(begin)

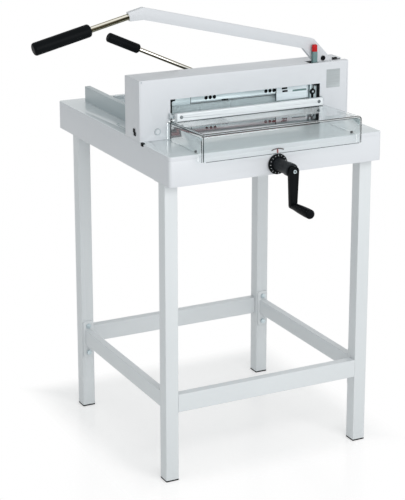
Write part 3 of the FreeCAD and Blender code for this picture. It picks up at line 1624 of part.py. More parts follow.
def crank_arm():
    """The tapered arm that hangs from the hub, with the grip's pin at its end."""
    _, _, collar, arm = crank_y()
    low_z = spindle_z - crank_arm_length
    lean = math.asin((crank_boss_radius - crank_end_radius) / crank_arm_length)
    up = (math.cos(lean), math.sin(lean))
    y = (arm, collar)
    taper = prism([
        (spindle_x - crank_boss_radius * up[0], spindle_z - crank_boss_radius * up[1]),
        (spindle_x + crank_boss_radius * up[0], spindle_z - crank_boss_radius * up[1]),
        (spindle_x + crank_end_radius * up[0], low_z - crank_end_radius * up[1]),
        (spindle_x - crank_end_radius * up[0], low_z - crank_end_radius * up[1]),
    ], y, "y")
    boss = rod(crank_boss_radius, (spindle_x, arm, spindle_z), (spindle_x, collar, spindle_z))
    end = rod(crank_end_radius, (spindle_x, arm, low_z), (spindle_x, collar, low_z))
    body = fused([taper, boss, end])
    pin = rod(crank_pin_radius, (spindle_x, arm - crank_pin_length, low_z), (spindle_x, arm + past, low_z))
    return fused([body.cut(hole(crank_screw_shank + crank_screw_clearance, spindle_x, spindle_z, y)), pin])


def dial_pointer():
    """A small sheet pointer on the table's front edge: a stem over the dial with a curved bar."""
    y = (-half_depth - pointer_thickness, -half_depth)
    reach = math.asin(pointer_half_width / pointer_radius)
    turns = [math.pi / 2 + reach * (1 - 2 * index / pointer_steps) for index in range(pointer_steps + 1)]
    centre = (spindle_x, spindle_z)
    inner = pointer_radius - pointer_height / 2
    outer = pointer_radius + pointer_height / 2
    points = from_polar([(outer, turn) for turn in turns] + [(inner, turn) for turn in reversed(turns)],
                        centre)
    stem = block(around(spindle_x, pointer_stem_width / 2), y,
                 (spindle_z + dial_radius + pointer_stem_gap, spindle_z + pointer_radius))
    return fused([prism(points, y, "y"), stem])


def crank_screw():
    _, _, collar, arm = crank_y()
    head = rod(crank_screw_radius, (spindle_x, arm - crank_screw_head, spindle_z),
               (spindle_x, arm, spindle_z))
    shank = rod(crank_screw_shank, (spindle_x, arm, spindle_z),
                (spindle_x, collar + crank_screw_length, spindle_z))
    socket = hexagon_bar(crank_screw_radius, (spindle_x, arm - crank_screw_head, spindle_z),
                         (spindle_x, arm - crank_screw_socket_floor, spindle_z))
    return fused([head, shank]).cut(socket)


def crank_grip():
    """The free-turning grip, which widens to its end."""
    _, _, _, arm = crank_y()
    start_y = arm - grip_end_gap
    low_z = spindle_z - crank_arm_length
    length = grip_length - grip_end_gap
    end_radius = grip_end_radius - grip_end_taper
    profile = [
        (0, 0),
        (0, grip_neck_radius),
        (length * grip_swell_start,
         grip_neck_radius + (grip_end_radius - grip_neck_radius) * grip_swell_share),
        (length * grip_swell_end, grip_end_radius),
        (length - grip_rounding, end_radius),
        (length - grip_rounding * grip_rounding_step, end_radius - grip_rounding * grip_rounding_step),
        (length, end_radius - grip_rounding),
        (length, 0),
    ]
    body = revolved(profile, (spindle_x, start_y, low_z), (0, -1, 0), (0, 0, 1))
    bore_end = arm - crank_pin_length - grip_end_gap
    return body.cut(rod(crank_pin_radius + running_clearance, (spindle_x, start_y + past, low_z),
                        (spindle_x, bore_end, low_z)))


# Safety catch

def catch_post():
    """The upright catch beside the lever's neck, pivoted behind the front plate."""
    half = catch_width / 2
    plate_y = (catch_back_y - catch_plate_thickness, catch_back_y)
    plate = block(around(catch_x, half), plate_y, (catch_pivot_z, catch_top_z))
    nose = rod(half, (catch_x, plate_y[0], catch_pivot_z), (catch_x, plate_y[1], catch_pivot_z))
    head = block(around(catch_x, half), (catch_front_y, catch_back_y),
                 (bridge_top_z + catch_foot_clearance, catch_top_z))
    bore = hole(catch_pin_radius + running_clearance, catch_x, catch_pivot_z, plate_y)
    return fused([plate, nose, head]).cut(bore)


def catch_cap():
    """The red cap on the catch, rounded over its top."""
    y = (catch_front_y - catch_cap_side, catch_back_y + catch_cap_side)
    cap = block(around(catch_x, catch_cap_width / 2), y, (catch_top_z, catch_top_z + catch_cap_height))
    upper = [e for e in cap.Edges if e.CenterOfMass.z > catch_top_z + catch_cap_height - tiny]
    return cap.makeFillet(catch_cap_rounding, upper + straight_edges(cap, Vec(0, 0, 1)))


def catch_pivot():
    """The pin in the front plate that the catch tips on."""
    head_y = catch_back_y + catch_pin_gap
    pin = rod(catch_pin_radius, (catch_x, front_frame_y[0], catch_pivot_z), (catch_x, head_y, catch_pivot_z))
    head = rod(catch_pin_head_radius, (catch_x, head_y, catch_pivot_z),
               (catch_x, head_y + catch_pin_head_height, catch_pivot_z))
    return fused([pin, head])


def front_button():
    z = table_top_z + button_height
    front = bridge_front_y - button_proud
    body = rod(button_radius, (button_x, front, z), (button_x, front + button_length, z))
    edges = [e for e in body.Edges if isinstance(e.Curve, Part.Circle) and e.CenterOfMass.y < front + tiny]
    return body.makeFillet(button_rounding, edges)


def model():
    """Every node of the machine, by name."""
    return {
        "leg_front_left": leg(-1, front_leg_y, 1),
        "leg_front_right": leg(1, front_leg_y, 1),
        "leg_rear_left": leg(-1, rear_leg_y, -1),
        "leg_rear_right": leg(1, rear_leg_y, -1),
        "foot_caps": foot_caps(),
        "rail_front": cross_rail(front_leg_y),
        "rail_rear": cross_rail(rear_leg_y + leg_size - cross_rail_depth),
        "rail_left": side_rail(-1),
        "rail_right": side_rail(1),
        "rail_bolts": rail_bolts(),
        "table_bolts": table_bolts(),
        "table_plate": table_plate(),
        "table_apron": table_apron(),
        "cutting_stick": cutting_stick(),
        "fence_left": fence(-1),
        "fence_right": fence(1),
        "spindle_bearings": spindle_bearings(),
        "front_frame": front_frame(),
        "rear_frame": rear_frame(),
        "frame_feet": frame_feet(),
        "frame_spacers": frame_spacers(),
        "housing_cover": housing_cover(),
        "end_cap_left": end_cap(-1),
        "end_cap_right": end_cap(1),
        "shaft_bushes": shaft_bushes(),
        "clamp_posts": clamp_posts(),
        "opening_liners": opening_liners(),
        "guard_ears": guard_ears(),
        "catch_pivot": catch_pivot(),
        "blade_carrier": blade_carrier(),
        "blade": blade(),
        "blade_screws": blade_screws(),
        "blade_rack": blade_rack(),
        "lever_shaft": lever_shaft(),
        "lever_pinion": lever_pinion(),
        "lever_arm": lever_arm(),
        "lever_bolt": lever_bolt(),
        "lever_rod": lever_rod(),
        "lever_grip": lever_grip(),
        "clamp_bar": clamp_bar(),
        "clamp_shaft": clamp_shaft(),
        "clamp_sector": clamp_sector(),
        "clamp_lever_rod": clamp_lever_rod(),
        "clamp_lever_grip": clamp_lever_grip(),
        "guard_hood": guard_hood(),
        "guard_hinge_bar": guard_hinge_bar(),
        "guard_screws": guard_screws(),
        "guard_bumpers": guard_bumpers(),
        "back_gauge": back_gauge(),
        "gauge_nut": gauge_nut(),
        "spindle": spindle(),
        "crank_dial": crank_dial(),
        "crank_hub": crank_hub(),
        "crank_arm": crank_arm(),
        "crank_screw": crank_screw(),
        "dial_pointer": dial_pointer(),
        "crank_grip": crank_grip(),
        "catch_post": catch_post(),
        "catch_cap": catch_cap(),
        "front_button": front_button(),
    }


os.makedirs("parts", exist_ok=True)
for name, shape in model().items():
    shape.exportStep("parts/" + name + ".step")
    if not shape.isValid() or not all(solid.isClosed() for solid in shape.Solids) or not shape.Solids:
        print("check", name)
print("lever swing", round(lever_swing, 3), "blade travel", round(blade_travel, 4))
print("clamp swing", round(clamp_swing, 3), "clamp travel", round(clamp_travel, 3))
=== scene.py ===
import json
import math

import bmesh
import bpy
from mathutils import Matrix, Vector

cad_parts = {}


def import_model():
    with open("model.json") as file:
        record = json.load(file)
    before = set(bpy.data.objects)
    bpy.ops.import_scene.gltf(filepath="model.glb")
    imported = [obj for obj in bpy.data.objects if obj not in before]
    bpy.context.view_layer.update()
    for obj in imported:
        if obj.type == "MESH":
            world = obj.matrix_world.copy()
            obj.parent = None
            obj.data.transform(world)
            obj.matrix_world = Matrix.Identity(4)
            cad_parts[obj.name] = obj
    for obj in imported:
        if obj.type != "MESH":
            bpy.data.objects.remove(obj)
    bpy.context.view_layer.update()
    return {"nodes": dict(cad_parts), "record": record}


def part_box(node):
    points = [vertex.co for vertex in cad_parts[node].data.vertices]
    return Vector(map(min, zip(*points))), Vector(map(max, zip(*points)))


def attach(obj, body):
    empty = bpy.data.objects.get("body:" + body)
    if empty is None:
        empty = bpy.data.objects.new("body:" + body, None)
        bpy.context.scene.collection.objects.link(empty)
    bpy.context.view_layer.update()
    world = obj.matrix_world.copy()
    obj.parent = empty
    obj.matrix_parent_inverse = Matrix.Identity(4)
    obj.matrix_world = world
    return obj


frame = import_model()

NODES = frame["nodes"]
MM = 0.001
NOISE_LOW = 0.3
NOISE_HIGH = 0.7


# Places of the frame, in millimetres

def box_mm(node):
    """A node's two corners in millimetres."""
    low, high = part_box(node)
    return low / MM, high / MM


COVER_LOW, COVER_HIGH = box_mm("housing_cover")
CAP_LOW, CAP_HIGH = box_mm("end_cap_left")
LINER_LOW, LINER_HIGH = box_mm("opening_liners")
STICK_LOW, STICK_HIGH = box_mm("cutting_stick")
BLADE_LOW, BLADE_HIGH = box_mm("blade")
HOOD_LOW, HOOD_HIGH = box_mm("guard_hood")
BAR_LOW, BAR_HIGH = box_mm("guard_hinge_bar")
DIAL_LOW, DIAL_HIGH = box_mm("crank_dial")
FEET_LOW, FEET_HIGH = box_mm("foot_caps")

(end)

Do this ->
Extract verbatim only those lines that run from the line with "if not shape.isValid()" to the line with "bpy.data.objects.remove(obj)", inclusive.

In response ->
    if not shape.isValid() or not all(solid.isClosed() for solid in shape.Solids) or not shape.Solids:
        print("check", name)
print("lever swing", round(lever_swing, 3), "blade travel", round(blade_travel, 4))
print("clamp swing", round(clamp_swing, 3), "clamp travel", round(clamp_travel, 3))
=== scene.py ===
import json
import math

import bmesh
import bpy
from mathutils import Matrix, Vector

cad_parts = {}


def import_model():
    with open("model.json") as file:
        record = json.load(file)
    before = set(bpy.data.objects)
    bpy.ops.import_scene.gltf(filepath="model.glb")
    imported = [obj for obj in bpy.data.objects if obj not in before]
    bpy.context.view_layer.update()
    for obj in imported:
        if obj.type == "MESH":
            world = obj.matrix_world.copy()
            obj.parent = None
            obj.data.transform(world)
            obj.matrix_world = Matrix.Identity(4)
            cad_parts[obj.name] = obj
    for obj in imported:
        if obj.type != "MESH":
            bpy.data.objects.remove(obj)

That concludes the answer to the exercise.